And yes, that is more like a death spiral, too damn right! I'd have expected it to be flashing x's all over + an increase in HW errors at this point, but then again the new binaries support that --bitmain-hwerror option (or such like) that I have never gotten my head around! I think its that time to try the 0800 setting .... I am convinced it is a heat problem your rigs are encountering due to its consistency in drop-off, so reducing the voltage may help (but may need a power cycle, infact I'd say do one even though I do all my tests initially without one).

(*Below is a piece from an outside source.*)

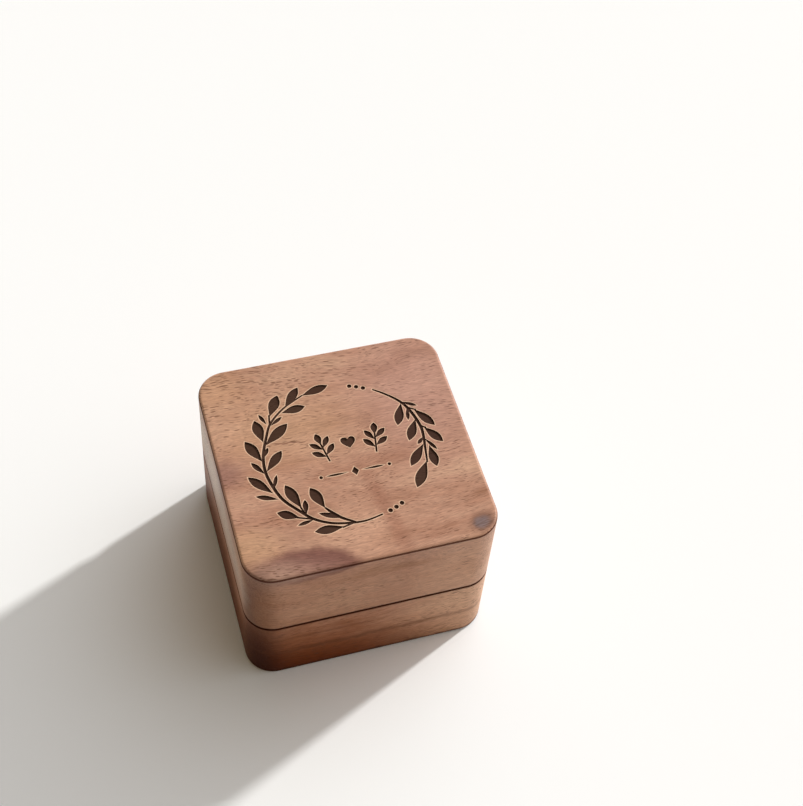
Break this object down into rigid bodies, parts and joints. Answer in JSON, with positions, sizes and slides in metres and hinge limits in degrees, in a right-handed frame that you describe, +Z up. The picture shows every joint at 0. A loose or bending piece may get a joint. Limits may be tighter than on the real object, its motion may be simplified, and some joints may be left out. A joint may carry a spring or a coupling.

OK, I'm going to call it a death spiral now. 98 minutes into the run, 15m hashrate of 375 at the pool, miner reports average dropped to 495. All chips still "o", temps 41/41, and a total of 5 HW errors. But I would also expect the symptoms you describe with an overheat, and I'm not seeing them. No increasing temps, no "x"s on the chips, HW errors still negligible. Fan speeds are dropping, now 1800-1900, down from 2200-2300. So the unit is getting cooler as it slows down. I saw the same behavior on all six units, so we are missing something here.
On the one test unit, I will now try 250/0750, hardware reset then software reset. Will see what happens! One thing I am wondering is if we are triggering an internal chip overheat of some kind, that throttles it back but doesn't report a bunch of failures. So we try to push them harder, and they actually go slower. But I'm just guessing at this point.